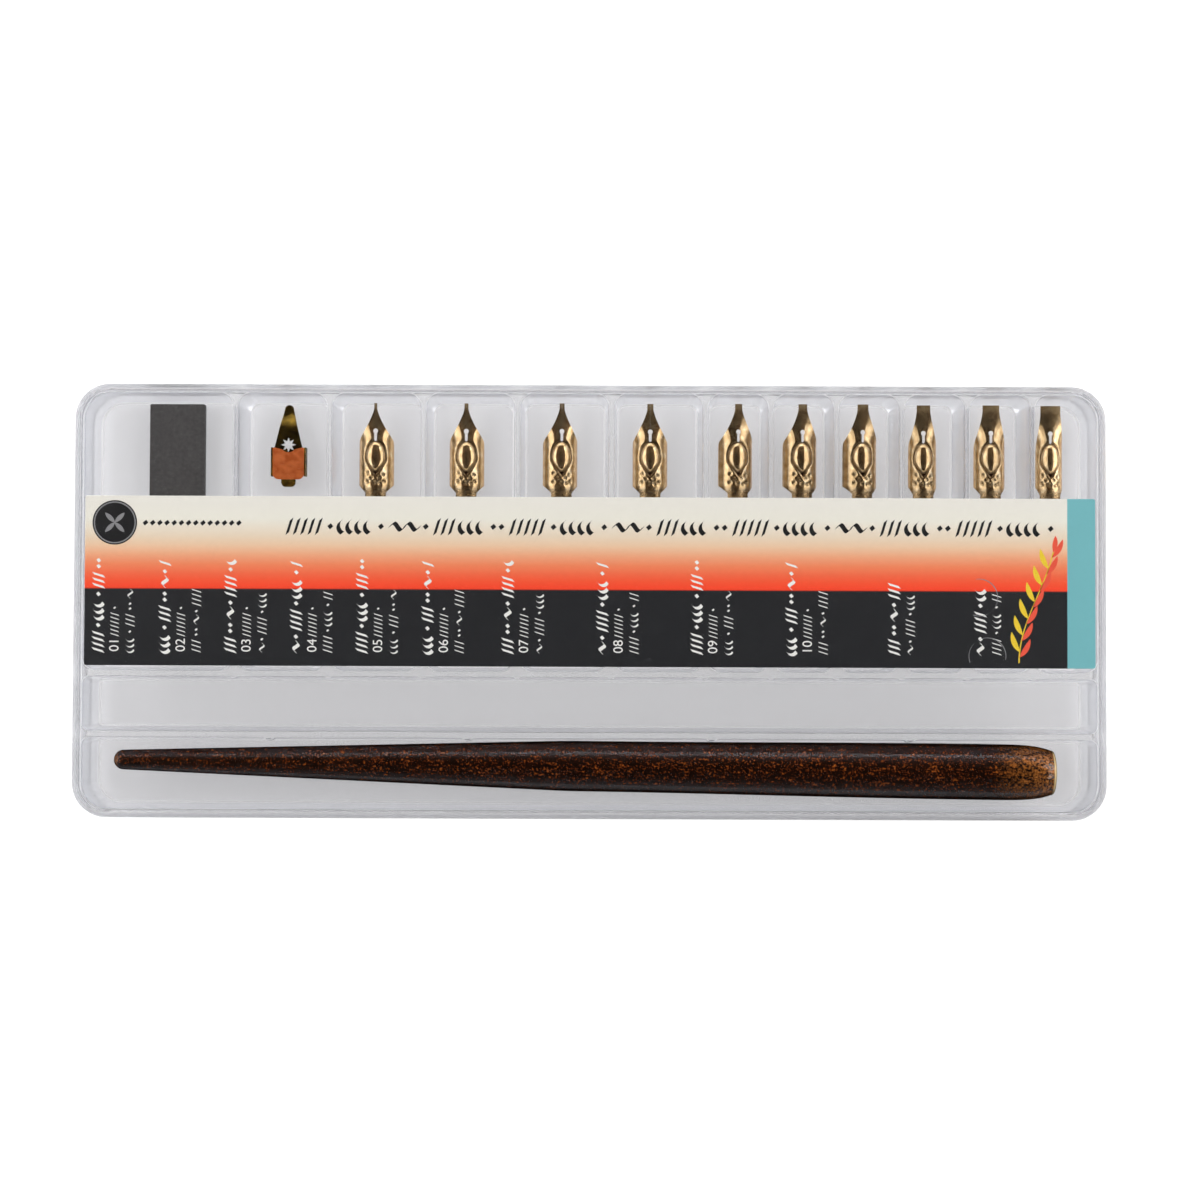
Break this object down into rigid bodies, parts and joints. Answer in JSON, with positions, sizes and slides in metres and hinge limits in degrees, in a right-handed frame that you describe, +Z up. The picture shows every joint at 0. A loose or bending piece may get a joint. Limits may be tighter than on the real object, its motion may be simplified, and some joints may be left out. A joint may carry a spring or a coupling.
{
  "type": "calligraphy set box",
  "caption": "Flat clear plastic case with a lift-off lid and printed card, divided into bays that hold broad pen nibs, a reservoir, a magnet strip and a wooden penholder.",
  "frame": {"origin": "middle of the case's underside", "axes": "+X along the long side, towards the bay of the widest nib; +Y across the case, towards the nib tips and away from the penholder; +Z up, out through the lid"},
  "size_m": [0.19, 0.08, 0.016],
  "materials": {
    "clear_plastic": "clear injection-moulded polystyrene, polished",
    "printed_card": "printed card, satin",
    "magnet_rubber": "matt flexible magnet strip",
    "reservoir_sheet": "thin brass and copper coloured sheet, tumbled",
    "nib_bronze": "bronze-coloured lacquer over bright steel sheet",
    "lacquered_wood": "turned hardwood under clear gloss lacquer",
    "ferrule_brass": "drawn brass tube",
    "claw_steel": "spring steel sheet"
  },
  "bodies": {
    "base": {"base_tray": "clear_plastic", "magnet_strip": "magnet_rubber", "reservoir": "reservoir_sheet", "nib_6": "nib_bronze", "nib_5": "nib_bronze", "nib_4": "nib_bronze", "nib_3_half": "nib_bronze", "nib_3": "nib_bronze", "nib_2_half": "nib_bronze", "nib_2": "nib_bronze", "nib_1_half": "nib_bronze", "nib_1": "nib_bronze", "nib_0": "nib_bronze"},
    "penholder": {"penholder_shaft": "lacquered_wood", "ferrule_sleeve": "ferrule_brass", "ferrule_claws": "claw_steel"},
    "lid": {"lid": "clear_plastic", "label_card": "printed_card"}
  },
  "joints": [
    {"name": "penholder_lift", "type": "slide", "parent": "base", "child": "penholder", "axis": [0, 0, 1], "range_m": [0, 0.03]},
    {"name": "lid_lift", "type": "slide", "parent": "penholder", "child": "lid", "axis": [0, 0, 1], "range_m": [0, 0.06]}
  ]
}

————————

## Work to do
Extract all of the data shown above without alteration.

## Answer
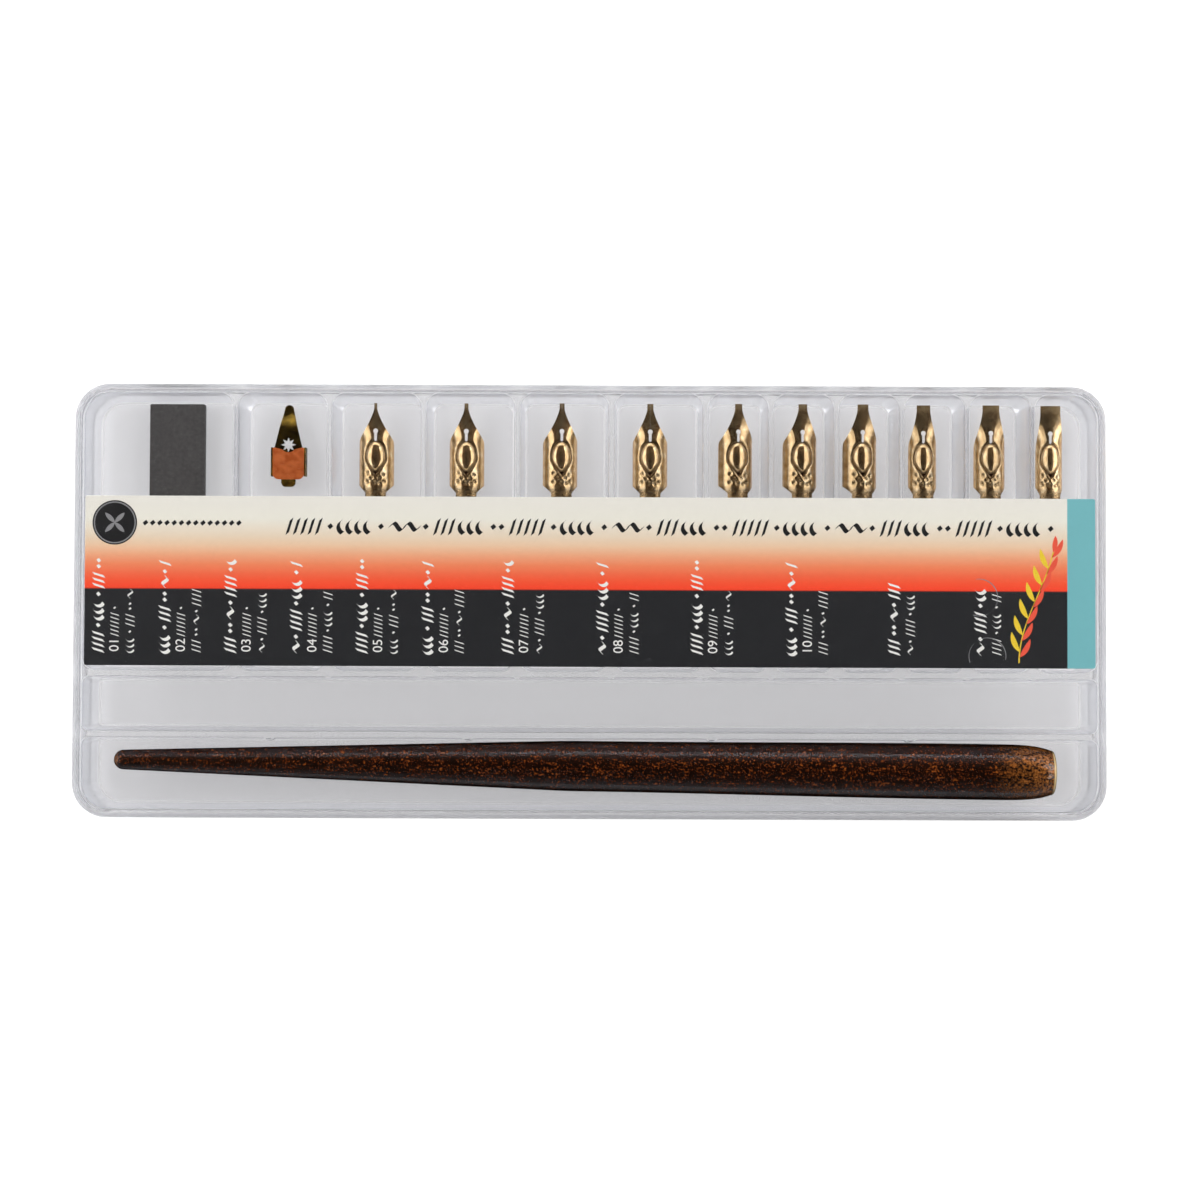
Break this object down into rigid bodies, parts and joints. Answer in JSON, with positions, sizes and slides in metres and hinge limits in degrees, in a right-handed frame that you describe, +Z up. The picture shows every joint at 0. A loose or bending piece may get a joint. Limits may be tighter than on the real object, its motion may be simplified, and some joints may be left out. A joint may carry a spring or a coupling.
{
  "type": "calligraphy set box",
  "caption": "Flat clear plastic case with a lift-off lid and printed card, divided into bays that hold broad pen nibs, a reservoir, a magnet strip and a wooden penholder.",
  "frame": {"origin": "middle of the case's underside", "axes": "+X along the long side, towards the bay of the widest nib; +Y across the case, towards the nib tips and away from the penholder; +Z up, out through the lid"},
  "size_m": [0.19, 0.08, 0.016],
  "materials": {
    "clear_plastic": "clear injection-moulded polystyrene, polished",
    "printed_card": "printed card, satin",
    "magnet_rubber": "matt flexible magnet strip",
    "reservoir_sheet": "thin brass and copper coloured sheet, tumbled",
    "nib_bronze": "bronze-coloured lacquer over bright steel sheet",
    "lacquered_wood": "turned hardwood under clear gloss lacquer",
    "ferrule_brass": "drawn brass tube",
    "claw_steel": "spring steel sheet"
  },
  "bodies": {
    "base": {"base_tray": "clear_plastic", "magnet_strip": "magnet_rubber", "reservoir": "reservoir_sheet", "nib_6": "nib_bronze", "nib_5": "nib_bronze", "nib_4": "nib_bronze", "nib_3_half": "nib_bronze", "nib_3": "nib_bronze", "nib_2_half": "nib_bronze", "nib_2": "nib_bronze", "nib_1_half": "nib_bronze", "nib_1": "nib_bronze", "nib_0": "nib_bronze"},
    "penholder": {"penholder_shaft": "lacquered_wood", "ferrule_sleeve": "ferrule_brass", "ferrule_claws": "claw_steel"},
    "lid": {"lid": "clear_plastic", "label_card": "printed_card"}
  },
  "joints": [
    {"name": "penholder_lift", "type": "slide", "parent": "base", "child": "penholder", "axis": [0, 0, 1], "range_m": [0, 0.03]},
    {"name": "lid_lift", "type": "slide", "parent": "penholder", "child": "lid", "axis": [0, 0, 1], "range_m": [0, 0.06]}
  ]
}